Under a Continuing Resolution, the commitment process will be based on a limited spending plan submitted by the CC/COs, NCs, or offices and a limited budget authority level. External decisions will be made and annual guidance will be provided by the FMO Budget Branch. The lead budget analyst for each CC/CO, NC, or office will monitor daily status of funds based on UFMS-generated reports. Further review will take place for any failed control checks to ensure an effective resolution. To prevent an insufficient funds status, adequate funding must be committed to cover the minimum obligation of the government. For example, firm fixed priced contracts obligated for a yearly amount must be funded up front for the full amount obligated for the year, even when operating under a Continuing Resolution. If sufficient funding is not available to fully fund a requirement at the time of commitment and/or obligation, then any new requirement should be revised before award and any existing requirement should be administratively modified to allow the funding to fit the requirement.

D. Commitment recording

Commitments must originate at the CC/CO, NC or office level. Commitments will be recorded in UFMS when the CC/CO, NC, or office authorizes the transaction and the financial accounting system verifies funds availability. A detailed flowchart of the commitment accounting process is provided as an exhibit.

E. Obligations

When PGO has approved the grant, cooperative agreement, or contractual instrument, the obligation will be recorded in UFMS, and the commitment will be liquidated as follows:

• If the obligated amount is less than the original commitment and the contracting officer and CC/CO, NC, or office and PGO determine that the amount is final, the obligation will be made and the commitment liquidated. However, if the amount is determined not to be final, a partial liquidation will be made, and the balance will be left for later obligations, if needed.
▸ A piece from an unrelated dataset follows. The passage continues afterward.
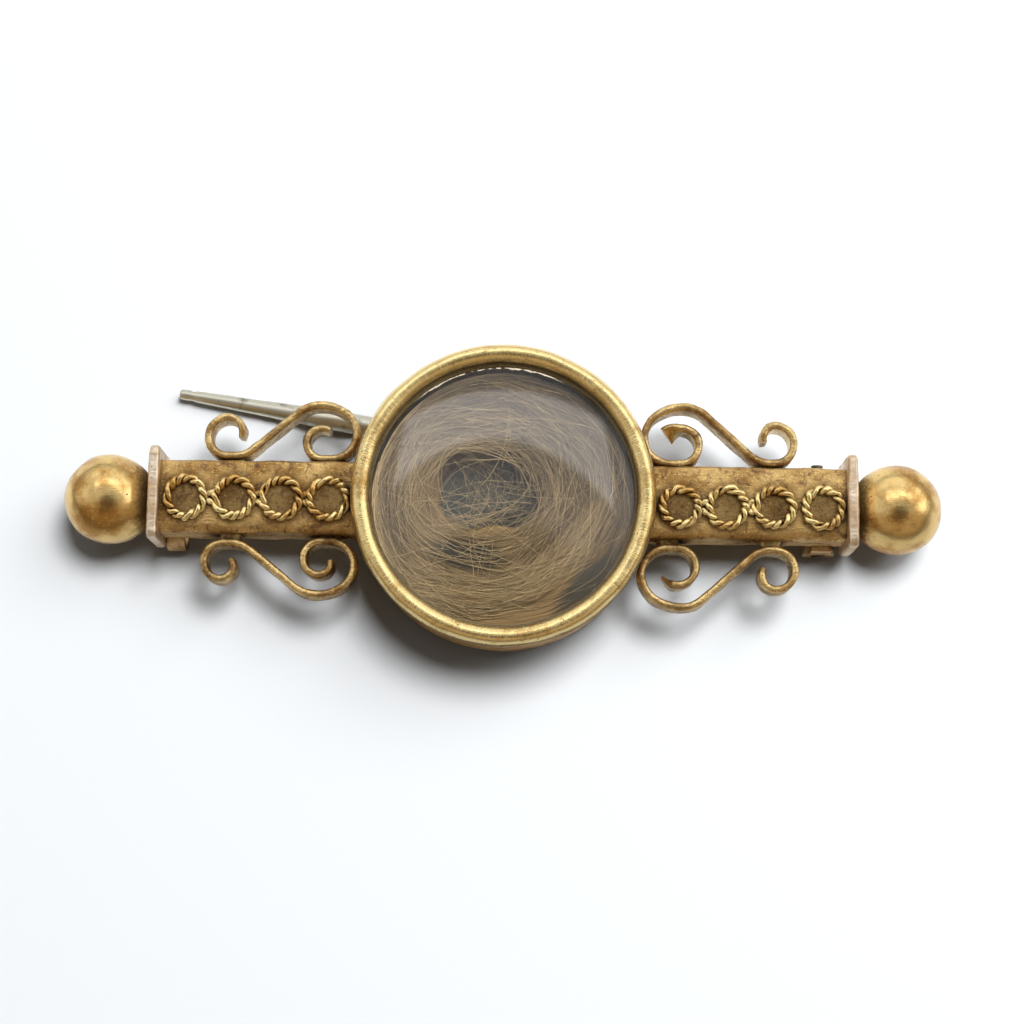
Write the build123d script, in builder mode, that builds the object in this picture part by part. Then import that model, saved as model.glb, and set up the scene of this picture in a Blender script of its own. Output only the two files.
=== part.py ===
"""Antique gold bar brooch with a round glazed hair locket, lying on its back. Millimetres.

X runs along the bar, Y across it and Z out of the front. The origin is on the surface that
the brooch lies on, under the locket's axis.
"""

from build123d import *
import math
import os
from collections import namedtuple

# Driving sizes of the bar: two box-section arms, their end plates and the balls
arm_length = 10.95
arm_width = 4.2
arm_depth = 2.6
arm_edge_radius = 0.35
arm_back_z = 2.6
plate_width = 5.6
plate_thickness = 0.62
plate_rise = 0.6
plate_drop = 1.9
plate_corner = 0.5
ball_diameter = 5.25
ball_sink = 0.12

# Driving sizes of the locket: case, bezel, glass, hair and backing
bezel_radius = 8.7
bezel_width = 1.05
bezel_height = 1.35
bezel_shoulder = 0.6
bezel_skirt_wall = 0.3
bezel_skirt_depth = 0.65
bezel_lip = 0.12
case_inset = 0.5
case_wall = 0.4
case_floor = 0.5
case_edge_radius = 0.7
rim_rise = 0.05
rim_width = 0.27
rim_thickness = 0.3
glass_edge = 0.36
glass_cover = 0.27
glass_dome = 1.4
glass_centre_thickness = 0.9
backing_thickness = 0.5
hair_height = 3.2
hair_edge_height = 2.1
hair_hole_radius = 2.7
hair_hole_floor_radius = 2.1
hair_hole_x = -0.85
hair_hole_y = 0.45

# Driving sizes of the rope rings, each two wires twisted together and bent round
rope_ring_diameter = 2.72
rope_diameter = 0.56
rope_core = 0.4
rope_strand = 0.36
rope_strand_nose = 0.16
rope_strand_lift = 0.11
rope_turns = 6
rope_slant = 42
rope_phase = 7
rope_sink = 0.08
ring_line_y = -0.2
ring_turn = 11

# Driving sizes of the scrolls, bent from one flat strip
scroll_strip = 0.42
scroll_depth = 1.75
scroll_below_front = 0.8
scroll_stand_off = 0.19
seam_length = 1.2
seam_depth = 1.2
scroll_contact_from_plate = 4.25
scroll_slope = 41

# Driving sizes of the hinge, the rivet, the pin stem and the catch
knuckle_diameter = 1.9
hinge_width = 4.8
hinge_foot_width = 1.2
pin_knuckle_from_y = -0.4
pin_knuckle_to_y = 1.2
rivet_diameter = 0.7
rivet_south_reach = 2.5
rivet_north_reach = 3.0
stem_diameter = 1.2
neck_diameter = 0.9
tip_diameter = 0.6
stem_taper_length = 9.0
stem_shoulder = 0.4
stem_edge = 0.1
stem_bend_run = 2.5
stem_root_y = 0.4
stem_bend_y = 1.12
stem_tip_y = 6.7
stem_tip_from_plate = 0.7
catch_strip = 0.35
catch_width = 1.1
catch_from_plate = 0.3
catch_base_y = 0.4
catch_turn_y = -1.3
catch_lip_y = 0.2
catch_curl_length = 0.45
catch_curl_turn = 40

# Clearances, and how deep soldered parts sink into each other
solder = 0.1
seat_gap = 0.03
skirt_gap = 0.04
soft_gap = 0.05
ring_gap = 0.04
hinge_gap = 0.15
knuckle_gap = 0.05
rivet_seat_gap = 0.01
rivet_running_gap = 0.03
pin_gap = 0.06

Run = namedtuple("Run", "length turn")
Bend = namedtuple("Bend", "share turn")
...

• If the obligation is more than the commitment amount, the procurement system will determine if the amount of increase is less than or greater than $10,000 or 10% of the original commitment amount. If the amount of increase is less than $10,000 or 10% and funds are available, the system will adjust the commitment and establish the obligation before liquidating the commitment amount. If the amount of obligation is more than $10,000 or 10%, then the award will not be made. The CC/CO, NC or office will be required to submit an amendment to the commitment for additional funding.

F. Liquidation of commitments

Commitments must be properly adjusted when associated obligations are recorded. When PGO makes an award, the obligation will be recorded and the system will liquidate the commitments as the obligations occur. When a commitment has multiple obligations, PGO and/or the CC/CO, NC, or office will identify the last obligation as final to ensure the de-commitment of any residual commitment. Because CC/COs, NCs, or offices sometimes make multiple obligations against a single grant commitment, the CC/COs, NCs or offices must ensure commitments are fully liquidated for grant transactions. When obligations against commitments for grants result in only portions of the commitments being liquidated, the CC/COs, NCs, or offices must de-commit the difference (residual commitment).

If funds are committed, and it is later determined that the funds will not be obligated for the commitment, then the CC/COs, NCs or offices must request that the action be cancelled. This will cause a de-commitment of the funds.

CC/COs, NCs, or offices must cancel all commitment actions that will not be awarded by submitting a request to cancel the action to PGO through the system in which the commitment is recorded. All commitments against all funds must be cancelled by year-end.

G. Aged commitments

CC/COs, NCs, or offices must monitor aging commitment balances regularly. This helps ensure that reserved funds are still needed, and this will also help identify those requests that have already been obligated but may not have been properly liquidated. Regular monitoring and procedures to correct unnecessary reservation of funds are essential to the success of commitment accounting.

IV. Responsibilities

A. Responsibilities for CC/COs, NCs, or offices with regard to commitment accounting

All commitments and de-commitments must originate in the CC/COs, NCs, or offices except at year end when FMO will initiate a program that will de-commit any outstanding amounts. Commitments will be recorded in UFMS when the CC/CO, NC, or office authorizes the transaction and the system verifies funds availability. Funds become unavailable for further use once they are committed. CC/COs, NCs, or offices are responsible for the following steps:

• Identify the need for goods or services.

• Enter all request information in ICE/GMIS IMPAC II and initiate the approval process.

• Enter CC/CO, NC, or office approval for all requests in ICE/ GMIS IMPAC II.

• Act upon disapproved requests (e.g., commitment amount insufficient based on award amount, invalid object class, invalid CAN).

• Monitor commitments and take appropriate action, as needed.

• Submit request to PGO to de-commit residual commitments for grant and cooperative agreement (hereafter, also referred to as grant) awards.

• Cancel commitments against unobligated amounts, including annual or expiring appropriations by year-end.

• Ensure specific purchases are appropriately recognized.

• Submit amendments to commitments, where necessary.

B. Responsibilities of FMO with regard to commitment accounting

• UFMS automated funds control (commitments) will also reduce the number of manual handoffs of funding documents. The ICE system will check for available funds at the budget activity level before a commitment is made. All other systems will check for funds at the point of obligation to provide positive information as to availability of funds against which obligations may be incurred. This precludes over-obligation of the obligation authority. In addition, the automated system will flag all valid transactions that exceed the obligation availability so that corrective stop-action can be taken.

• Review ICE requests greater than $10,000, which requires additional certification from FMO.

• Review GMIS IMPAC II requests and certify funds for those requests.

• Conduct data validation sampling reviews for daily commitment transactions.

• Provide technical support for UFMS, including programming for accounting reports.

• Generate and maintain various commitments and obligations reports from UFMS.

• Assess existing internal controls related to budget and accounting functions.

• Verify and ensure committed funds are appropriately classified with accounting classifications codes (subject CAN relationship, fiscal year, CAN, object class, expense/capitalization, etc.)